Instructions for the task:
Reproduce exactly the lines from the one containing "bake_transform(piece)" through the last line of the data, both ends included.

Given data:
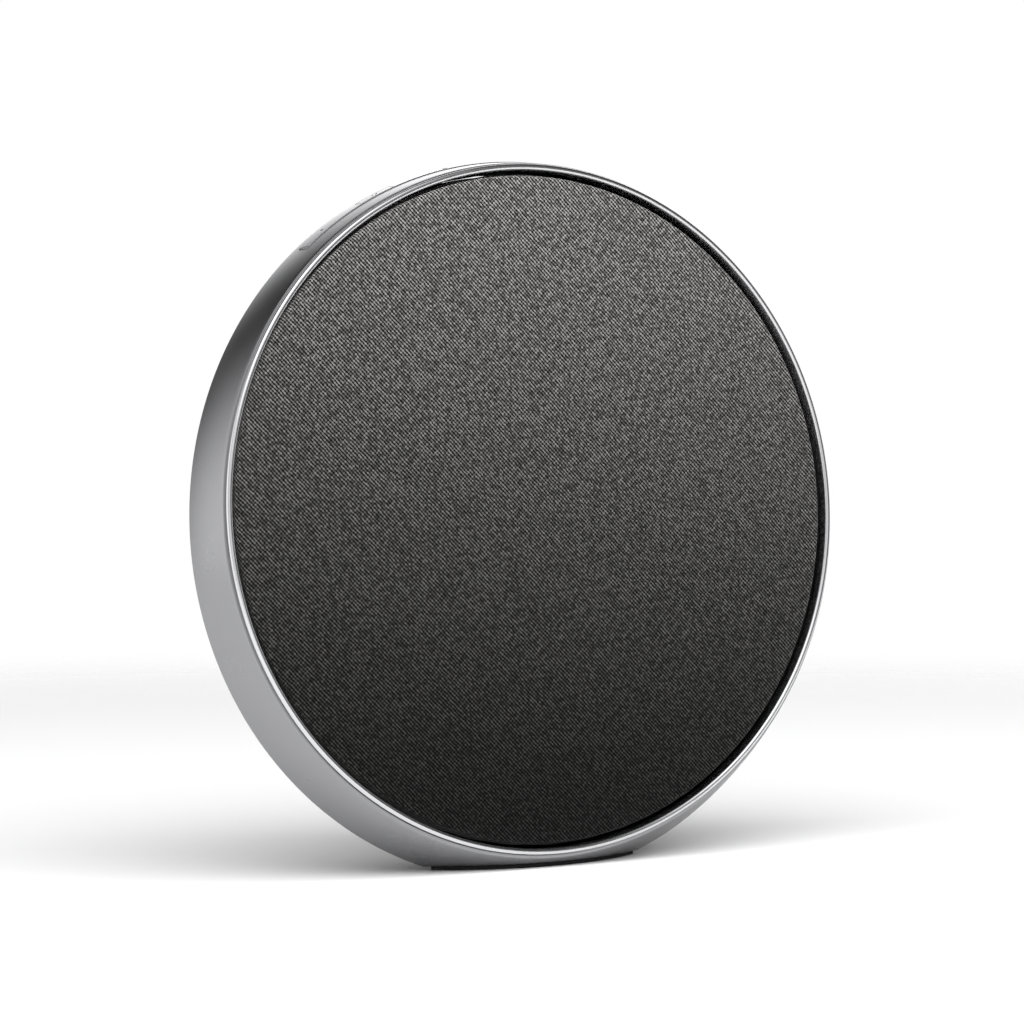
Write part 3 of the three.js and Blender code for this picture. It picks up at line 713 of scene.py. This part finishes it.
def rearCover():
    edge, front, wall = cover["edge"], cover["front"], cover["wall"]
    outline = [(edge, 18.2), (117, 20.5), (112, 27), (104, 34.5), (94, 42), (82, 48.5), (70, 53.3),
               (58, cover["depth"] - 0.1), (50, cover["depth"])]
    inside = [(edge - wall, 18.6), (109.6, 26.2), (92.4, 40), (69, 51.0), (50, cover["depth"] - wall)]
    outer = ([(0.0, front), (edge - 0.3, front), (edge, front + 0.3)] + smoothLine(outline, 5)
             + [(0.0, cover["depth"])])
    hollow = ([(0.0, front - 2), (edge - wall, front - 2)] + smoothLine(inside, 4)
              + [(0.0, cover["depth"] - wall)])
    drop = (0, 0, -disc["bandDrop"])
    made = spin(outer, cover["columns"], closed=False)
    empty = spin(hollow, 120, closed=False)
    for shape in (made, empty):
        bmesh.ops.translate(shape, verts=shape.verts, vec=drop)

    def slab(low, high, yLow, yHigh):  # a big level block of the row frame, by height
        block = bmesh.new()
        bmesh.ops.create_cube(block, size=1)
        bmesh.ops.scale(block, verts=block.verts, vec=(400, yHigh - yLow, high - low))
        bmesh.ops.translate(block, verts=block.verts, vec=(0, (yLow + yHigh) / 2, (low + high) / 2))
        block.transform(leanFrame.inverted())
        return block

    # the heel: an oval column that widens upwards into the dome
    heel = bmesh.new()
    levels = []
    for i in range(13):
        t = i / 12
        half = cover["heelHalf"] + 1.0 + 7.0 * t + 6.0 * t ** 4
        ring = [Vector((half * math.sin(a),
                        centreY + cover["heelCentre"] + cover["heelOval"] * half * math.cos(a),
                        flatHeight - 4 + 40 * t))
                for a in (2 * math.pi * k / 96 for k in range(96))]
        levels.append([heel.verts.new(p) for p in ring])
    for lower, upper in zip(levels, levels[1:]):
        for k in range(96):
            heel.faces.new([lower[k], lower[(k + 1) % 96], upper[(k + 1) % 96], upper[k]])
    heel.faces.new(levels[0])
    heel.faces.new(levels[-1])
    heel.transform(leanFrame.inverted())
    frontCut = bmesh.new()
    bmesh.ops.create_cube(frontCut, size=1)
    bmesh.ops.scale(frontCut, verts=frontCut.verts, vec=(200, 40, 80))
    bmesh.ops.translate(frontCut, verts=frontCut.verts, vec=(0, front + 1 - 20, -110))
    heel = cutWith(heel, [(frontCut, "DIFFERENCE")])

    empty = cutWith(empty, [(slab(-60, flatHeight + wall, -200, 200), "DIFFERENCE")])
    pocketZ, floorDepth = cover["pocketZ"], cover["pocketFloor"]
    tray = prism(roundedBox(-27, 27, pocketZ - 12, pocketZ + 12, 4), floorDepth - 2, floorDepth + 1.2)
    steps = [
        (heel, "UNION"),
        (slab(-60, flatHeight, -200, 200), "DIFFERENCE"),
        (empty, "DIFFERENCE"),
        (slab(-60, flatHeight + band["wall"] + 0.3, -200, centreY + 17.6 - 7.97), "DIFFERENCE"),
        (tray, "UNION"),
        (prism(roundedBox(-24, 24, pocketZ - 10, pocketZ + 10, 3), floorDepth, 90), "DIFFERENCE"),
        (discMesh(cover["radiator"], 40, 90, columns=160), "DIFFERENCE"),
        (discMesh(4.2, 30, 90, -12, pocketZ), "DIFFERENCE"),
        (prism(roundedBox(-0.8, 8.8, pocketZ - 1.95, pocketZ + 1.95, 1.9), 30, 90), "DIFFERENCE"),
        (discMesh(1.8, 30, 90, 16, pocketZ), "DIFFERENCE"),
    ]
    for x, z in screwPlaces:
        steps.append((discMesh(6.5, cover["screwSeat"] - wall, 43.5, x, z, 48), "UNION"))
        steps.append((discMesh(4.5, cover["screwSeat"], 90, x, z, 48), "DIFFERENCE"))
        steps.append((discMesh(1.9, 20, 90, x, z, 32), "DIFFERENCE"))
    return cutWith(made, steps)


settle("rearCover", rearCover(), "black_plastic", "chassis", ["rear_cover"], sharp=30)
print("rear cover ready")


# passive radiator, its surround, and the woofer's surround and spider, each in sectors

radiator = {"frame": (37.5, 46.0, 51.0, 53.5), "roll": (30.4, 37.2, 52.3), "rollWall": 0.5,
            "glued": 28.0, "sectors": 12, "plate": 30.0}

frameInner, frameOuter, frameFront, frameRear = radiator["frame"]
settle("radiatorFrame", spin([(frameInner, frameFront), (frameOuter, frameFront), (frameOuter, frameRear),
                              (frameInner + 0.5, frameRear), (frameInner, frameRear - 0.5)], 200),
       "black_plastic", "chassis", ["radiator_frame"], sharp=35)


def bendingRing(title, profile, place, slotName, node):
    # a ring in sectors, each a closed piece over its own share of the circle, with no body of its own
    depth, height = place
    steps = 15
    half = math.pi / radiator["sectors"]
    for i in range(radiator["sectors"]):
        centre = 2 * half * i
        made = bmesh.new()
        rows = []
        for k in range(steps + 1):
            angle = centre - half + 2 * half * k / steps
            rows.append([made.verts.new((r * math.sin(angle), y, r * math.cos(angle) + height))
                         for r, y in profile])
        for near, far in zip(rows, rows[1:]):
            for j in range(len(profile)):
                k = (j + 1) % len(profile)
                made.faces.new([near[j], near[k], far[k], far[j]])
        made.faces.new(rows[0])
        made.faces.new(rows[-1])
        piece = settle(f"{title}{i + 1}", made, slotName, None, [node], sharp=50)
        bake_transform(piece)


def radiatorSurround():
    inner, outer, base = radiator["roll"]
    middle, reach = (inner + outer) / 2, (outer - inner) / 2
    wall, glued = radiator["rollWall"], radiator["glued"]
    profile = ([(outer, base - 0.7)] + arc((middle, base), reach, 0, 180, 24)
               + [(glued, base), (glued, base - 0.7)]
               + arc((middle, base), reach - wall, 180, 0, 24) + [(outer - wall, base - 0.7)])
    bendingRing("radiatorSurround", profile, (base, 0), "surround_rubber",
                "radiator_surround")


radiatorSurround()

woofer = {"height": -14, "roll": (37.5, 43.4), "rollCentre": (40.45, 9.7), "glued": 35.2, "rim": 45.7,
          "spider": (13.4, 28.4, 23.8), "spiderWaves": 4, "spiderWave": 0.55, "spiderWall": 0.3}


def wooferSurround():
    inner, outer = woofer["roll"]
    middle, depth = woofer["rollCentre"]
    reach = (outer - inner) / 2
    profile = ([(woofer["glued"], depth - 0.5)] + arc((middle, depth - 0.1), reach, 188, 352, 20)
               + [(outer + 0.2, depth + 0.4), (woofer["rim"], depth + 0.4), (woofer["rim"], depth + 1.0),
                  (outer - 0.3, depth + 1.0)]
               + arc((middle, depth + 0.1), reach - 0.6, 352, 188, 20) + [(woofer["glued"], depth + 0.1)])
    bendingRing("wooferSurround", profile, (depth, woofer["height"]), "surround_rubber",
                "woofer_surround")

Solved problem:
        bake_transform(piece)


def radiatorSurround():
    inner, outer, base = radiator["roll"]
    middle, reach = (inner + outer) / 2, (outer - inner) / 2
    wall, glued = radiator["rollWall"], radiator["glued"]
    profile = ([(outer, base - 0.7)] + arc((middle, base), reach, 0, 180, 24)
               + [(glued, base), (glued, base - 0.7)]
               + arc((middle, base), reach - wall, 180, 0, 24) + [(outer - wall, base - 0.7)])
    bendingRing("radiatorSurround", profile, (base, 0), "surround_rubber",
                "radiator_surround")


radiatorSurround()

woofer = {"height": -14, "roll": (37.5, 43.4), "rollCentre": (40.45, 9.7), "glued": 35.2, "rim": 45.7,
          "spider": (13.4, 28.4, 23.8), "spiderWaves": 4, "spiderWave": 0.55, "spiderWall": 0.3}


def wooferSurround():
    inner, outer = woofer["roll"]
    middle, depth = woofer["rollCentre"]
    reach = (outer - inner) / 2
    profile = ([(woofer["glued"], depth - 0.5)] + arc((middle, depth - 0.1), reach, 188, 352, 20)
               + [(outer + 0.2, depth + 0.4), (woofer["rim"], depth + 0.4), (woofer["rim"], depth + 1.0),
                  (outer - 0.3, depth + 1.0)]
               + arc((middle, depth + 0.1), reach - 0.6, 352, 188, 20) + [(woofer["glued"], depth + 0.1)])
    bendingRing("wooferSurround", profile, (depth, woofer["height"]), "surround_rubber",
                "woofer_surround")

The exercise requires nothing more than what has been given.